- Died: September/October 1282 Battle of Lake Hód
- Noble family: gens Bő
- Issue: Trepk John III
- Father: Izsép

= John Bő =

John (II) from the kindred Bő (Bő nembeli (II.) János; died September/October 1282) was a Hungarian nobleman in the 13th century.

==Family==
John (II) was born into the so-called Túz (or Somogy) branch of the gens (clan) Bő, which originated from Somogy County, and was one of the ancient ethnic Hungarian kindreds which had participated in the Hungarian conquest of the Carpathian Basin in late 9th century. His father was Izsép, a confidant of Duke Coloman, King Béla IV's younger brother. John had a brother Henry and an unidentified sister. John II had two sons – Trepk and John III – from his marriage with an unidentified noblewoman. Through Trepk, he was ancestor of the Túz de Lak family, along with other less significant families.

==Life==
Both Izsép and John participated in the Battle of Mohi on 11 April 1241, where the Mongol invaders measured heavy defeat on the Hungarian royal army. Both of them fought under the banner of Coloman. While Izsép was killed in the battle, John managed to survive, despite that his left leg was pierced by a spear. John inherited his father's possessions in Somogy County, including Bő – the eponymous estate – with its clan monastery, half of Magyari (today Buzsák) and a portion of Gyugy with accessories, which laid south to Somogyvár. John also owned portions in the nearby villages Szentmárton (today part of Mezőcsokonya) and Bodrog. As a daughters' quarter, John handed over both properties to his unidentified sister. John sold the land Terebezd and the right of patronage over the Bő monastery to vice-judge royal Nicholas Tengerdi in 1257.

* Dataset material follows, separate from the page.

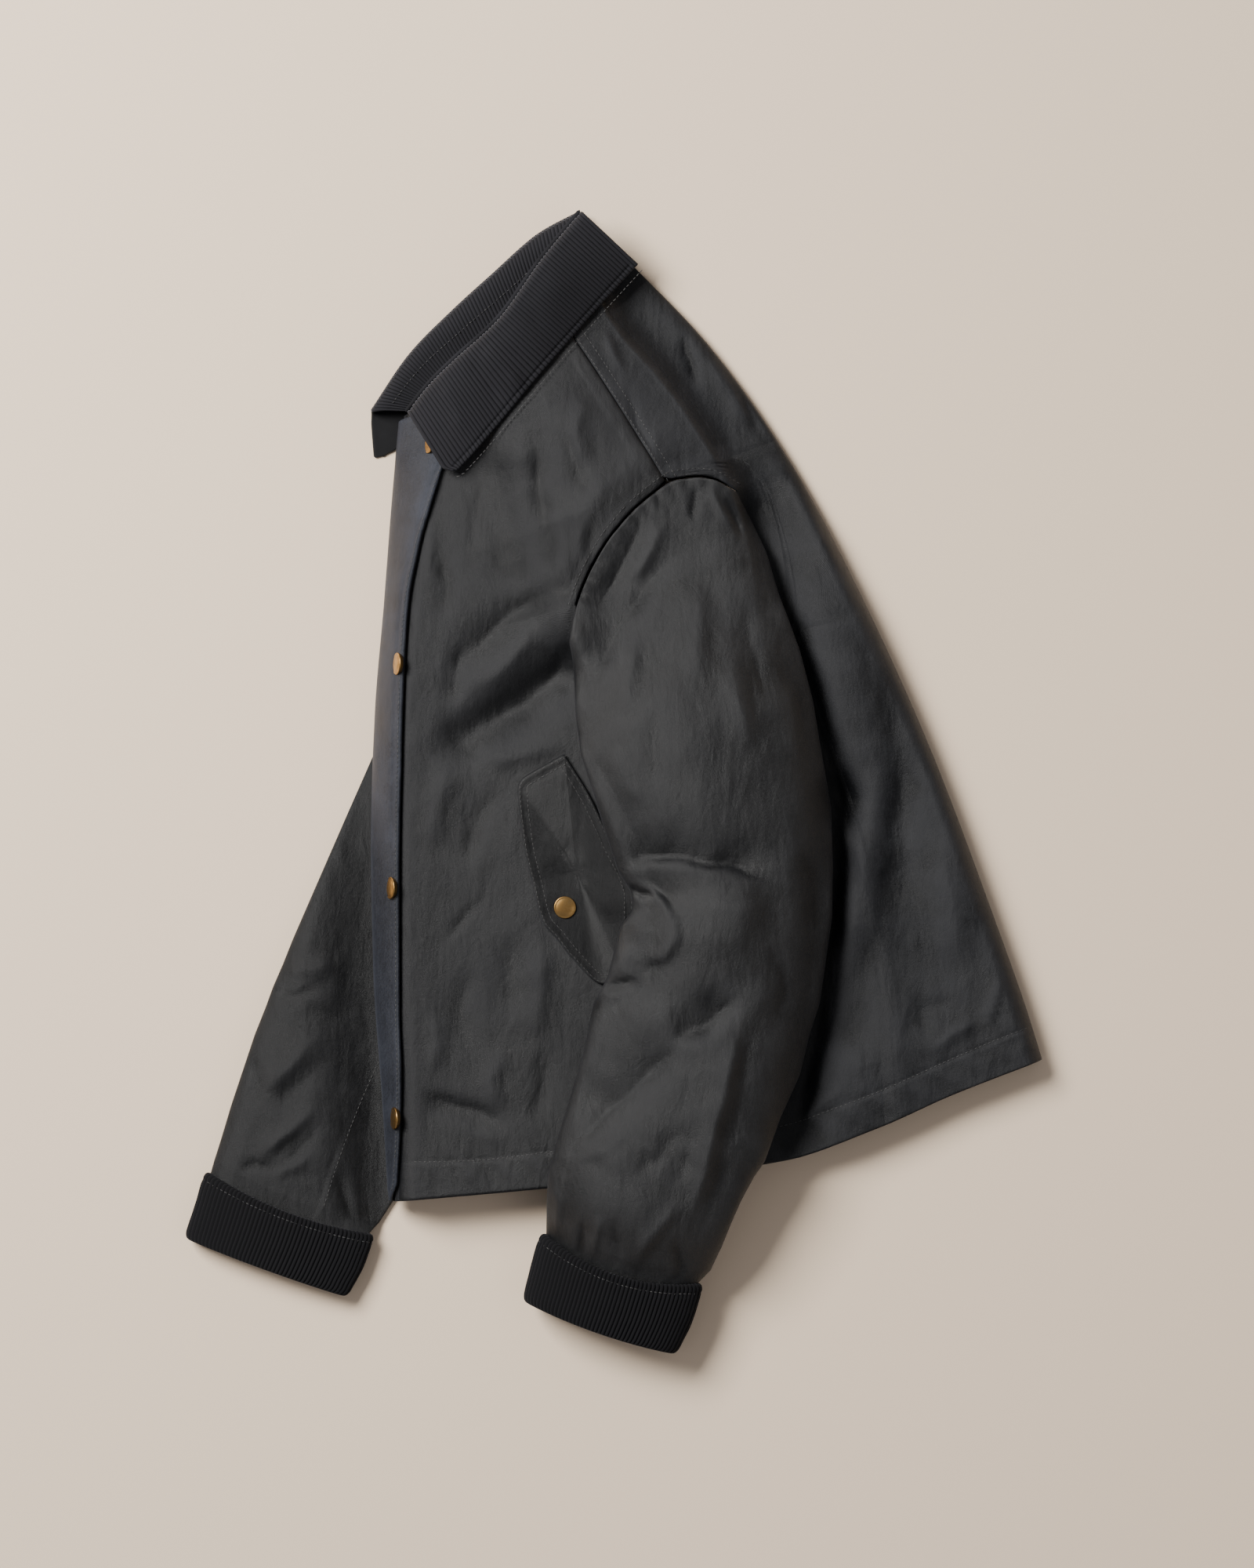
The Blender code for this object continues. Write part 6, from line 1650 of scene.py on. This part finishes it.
# stitches on the body's top layer, whose height is worked out at each place
def sewOnBody(key, name, rows):
    for number, plan in enumerate(rows):
        row, s = bodyFind(plan[:, 0], plan[:, 1])
        normals = gridNormals(np.stack([bodyPoint(s + d, row) for d in (-1.0, 0.0, 1.0)]))[1]
        normals = normals * np.sign(normals[:, 2:3])
        places = np.concatenate([plan, topHeight(s, row)[:, None]], axis=1)
        stitches.setdefault(key, []).append(
            sewRow(name + "_" + str(number + 1), places, normals, 600 + 7 * number))


stitches = {}
first, last = thread["hemEnds"]
hemLine = [p for p in evenPath(seams["hem"], 4.0) if first < p[0] < last]
middle = min(range(len(hemLine)), key=lambda i: abs(hemLine[i][0] - thread["hemSide"]))
sewOnBody("frontLeft", "front_hem_stitches", [beside(hemLine[:middle], 0.0)])
sewOnBody("back", "back_hem_stitches", [beside(hemLine[middle:], 0.0)])
sewOnBody("frontLeft", "armhole_front_stitches", [beside(overFront[::-1], thread["fromArmhole"])])
sewOnBody("back", "armhole_back_stitches", [beside(overBack, thread["fromArmhole"])])
sewOnBody("back", "shoulder_stitches", [beside(shoulderLine, way) for way in thread["fromShoulder"]])
flapEdge = flapOuter[4:-4]
flapFar = wayTo(flapEdge[:, ::-1], axis=1)
line = np.array([[np.interp(stormFlap["stitched"], far, points[::-1, axis]) for axis in range(3)]
                 for far, points in zip(flapFar, flapEdge)])
lineFar = wayTo(line)
lineAt = np.arange(2.0, lineFar[-1] - 2.0, thread["pitch"])
linePlaces = np.stack([np.interp(lineAt, lineFar, line[:, axis]) for axis in range(3)], axis=-1)
lineNormals = np.stack([np.interp(lineAt, lineFar, flapNormal[4:-4, -4, axis]) for axis in range(3)], axis=-1)
lineNormals = lineNormals / np.linalg.norm(lineNormals, axis=1, keepdims=True)
stitches["flap"] = [sewRow("storm_flap_stitches", linePlaces, lineNormals, 701)]
print("jacket: body stitches")

ring = np.concatenate([pocketRing, pocketRing[:1]])
inward = 1.0 if np.sum(ring[:-1, 0] * ring[1:, 1] - ring[1:, 0] * ring[:-1, 1]) > 0 else -1.0
pocketRows = [beside(ring, way * inward) for way in pocketFlap["stitched"]]
sewOn("pocket", "pocket_flap_stitches", pocketTop, pocketRows)
for key, name, side in (("cuffLeft", "left_cuff", "left"), ("cuffRight", "right_cuff", "right")):
    table = cuffs[side]
    turns = np.linspace(0.03, 0.97, 160)
    span = math.hypot(table[2][1] - table[0][1], table[2][2] - table[0][2]) / 2
    line = cuffPoint(table, np.full(turns.shape, cuffs["stitched"] / span), turns, 0.75)
    upper = surfaces[name][:, :surfaces[name].shape[1] // 2]
    sewOn(key, name + "_stitches", upper, [beside(line[:, :2], 0.0)])
fallRows = np.linspace(0.06, 4.94, 120)
line = fallPoint(fallRows, np.full(fallRows.shape, 1.0))
fallStitches = beside(line[:, :2], collar["stitched"])
sewOn("fallLeft", "collar_fall_stitches", surfaces["left_collar_fall"], [fallStitches])
collarRows = np.linspace(0.15, 4.85, 120)
line = rightBandPoint(collarRows, np.full(collarRows.shape, 0.30))
sewOn("bandRight", "collar_band_stitches", surfaces["right_collar_band"], [beside(line[:, :2], 0.0)])
over = surfaces["right_sleeve"][:, :surfaces["right_sleeve"].shape[1] * 2 // 3]
sleeveRow = beside(evenPath(rightSleeve["seam"], 4.0), thread["fromSleeveSeam"])
sewOn("sleeveRight", "right_sleeve_stitches", over, [sleeveRow])
print("jacket: stitches")
studio = {
    "floor": (0.93, 0.745, 0.565),
    "floorSize": 9.0,
    "keyFrom": (-1.65, 1.2, 2.0),
    "keySize": 1.3,
    "keyPower": 160.0,
    "fillFrom": (2.6, -1.2, 3.2),
    "fillSize": 2.6,
    "fillPower": 12.0,
    "sky": (0.88, 0.88, 0.92),
    "skyStrength": 0.26,
    "aim": (0.0088, -0.0012),
    "cameraHigh": 5.91,
    "lens": 200.0,
}


# floor: matt and pale, with a slow unevenness of tone
def makeFloor():
    paint = Finish("paleFloor")
    tone = studio["floor"]
    cloud = paint.noise(paint.place, 1.4, 3.0)
    paint.join(paint.ramp(cloud, [(0.3, tuple(c * 0.985 for c in tone)), (0.7, tone)]), "Base Color")
    paint.shine({"Roughness": 0.85, "Specular IOR Level": 0.2})
    half = studio["floorSize"] / 2
    mesh = bpy.data.meshes.new("floor")
    places = [(-half, -half, 0), (half, -half, 0), (half, half, 0), (-half, half, 0)]
    mesh.from_pydata(places, [], [(0, 1, 2, 3)])
    mesh.materials.append(paint.made)
    floor = bpy.data.objects.new("floor", mesh)
    bpy.context.scene.collection.objects.link(floor)
    return floor


# square light at a place, turned so that it shines on the origin
def makeLight(name, place, size, power, colour):
    data = bpy.data.lights.new(name, "AREA")
    data.shape, data.size, data.energy, data.color = "SQUARE", size, power, colour
    light = bpy.data.objects.new(name, data)
    light.location = place
    x, y, z = place
    light.rotation_euler = (math.atan2(math.hypot(x, y), z), 0.0, math.atan2(x, -y))
    bpy.context.scene.collection.objects.link(light)
    return light


floor = makeFloor()
makeLight("keyLight", studio["keyFrom"], studio["keySize"], studio["keyPower"], (1.0, 0.985, 0.96))
makeLight("fillLight", studio["fillFrom"], studio["fillSize"], studio["fillPower"], (1.0, 0.97, 0.93))
world = bpy.data.worlds.new("studioSky")
world.use_nodes = True
sky = world.node_tree.nodes["Background"]
sky.inputs["Color"].default_value = (*studio["sky"], 1)
sky.inputs["Strength"].default_value = studio["skyStrength"]
bpy.context.scene.world = world

lens = bpy.data.cameras.new("mainCamera")
lens.lens = studio["lens"]
lens.sensor_width = 36.0
camera = bpy.data.objects.new("mainCamera", lens)
camera.location = (*studio["aim"], studio["cameraHigh"])
bpy.context.scene.collection.objects.link(camera)
bpy.context.scene.camera = camera
print("jacket: studio set")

John was selected an ad-litem arbiter during a division process of lands in 1254. By the next decade, he became one of the most prominent members of the local elite in Somogy County. He acted as co-judge in various lawsuits in the county, for instance in 1262, 1268–1269 and 1276–1277. Historian Jenő Szűcs argued John was one of the four noble judges (szolgabíró) in Somogy County since the early 1260s, and functioned in this capacity in the aforementioned lawsuits. Following King Béla and his son Duke Stephen together confirmed the liberties of the "royal servants", from then on known as noblemen in their Decree of 1267, the ispán (head) of Somogy County, Lawrence, son of Kemény was commissioned to review the ownership of several possessions in the county, as one of the articles of the Decree of 1267 ordained that "the lands of the nobles, which thou art ours, the peoples of the queen's free villages, or the courtiers, or the castle folks, are occupied or kept occupied under any pretext, must be returned to these nobles". The assembly of Somogy County delegated five local nobles to the ad-litem court chaired by Lawrence, including John Bő at the first place, along with, for instance, his distant relative Stephen Bő. Throughout the year 1268, the six-member commission performed the task. According to historian Jenő Szűcs, the restitution of lands was biased towards them. For his loyal service, John was granted the other half of Magyari (prior to that, it belonged to the castle folks of Somogyvár) by Béla IV in the same year. Szűcs argued, the donation occurred at the request of John, as part of their restitution mandate in Somogy County.

Whether John participated in any military campaigns during Béla's reign following the Mongol invasion, it is uncertain, but presumable according to the wording of the letter of donation. Béla's successor Stephen V confirmed the land donation regarding Magyari, but John – for some reasons – returned it to the castle folks of Somogyvár. Nevertheless, King Ladislaus IV donated whole Magyari with the neighboring swamps, islands and other accessories to John again in 1279. Joining the royalist army, John participated in the Battle of Föveny in late September 1274, where Henry Kőszegi was killed and Ladislaus' brother Andrew was liberated. As a result, he was also granted a portion in Kölked by the monarch in 1274. By that time, John also owned the villages Csavonya and Őr. In 1277, John was appointed to preside that commission which intended to investigate and curb the "robberies and thefts" in Somogy and Zala counties. These commissions set up throughout Hungary after Ladislaus IV was declared to be of age by the national diet. On 6 March 1278, John filed a lawsuit against Atyusz Hahót before the court of ispán Denis Péc and his cousin Gregory Péc in Somogyvár. According to his charges, Atyusz unlawfully seized his village Csavonya and robbed his servants in Őr (both villages laid in southwestern part of Somogy County, far from the Bő clan's ancient centre). The subsequent court at Segesd on 25 March, chaired by Denis' successor Peter Csák ruled in the favor of John based on an evidentiary procedure. John was also present at the Battle on the Marchfeld on 26 August 1278. He faithfully served Ladislaus in the subsequent years too. He was killed in the battle at Lake Hód (near present-day Hódmezővásárhely) against the rebellious Cumans around September–October 1282.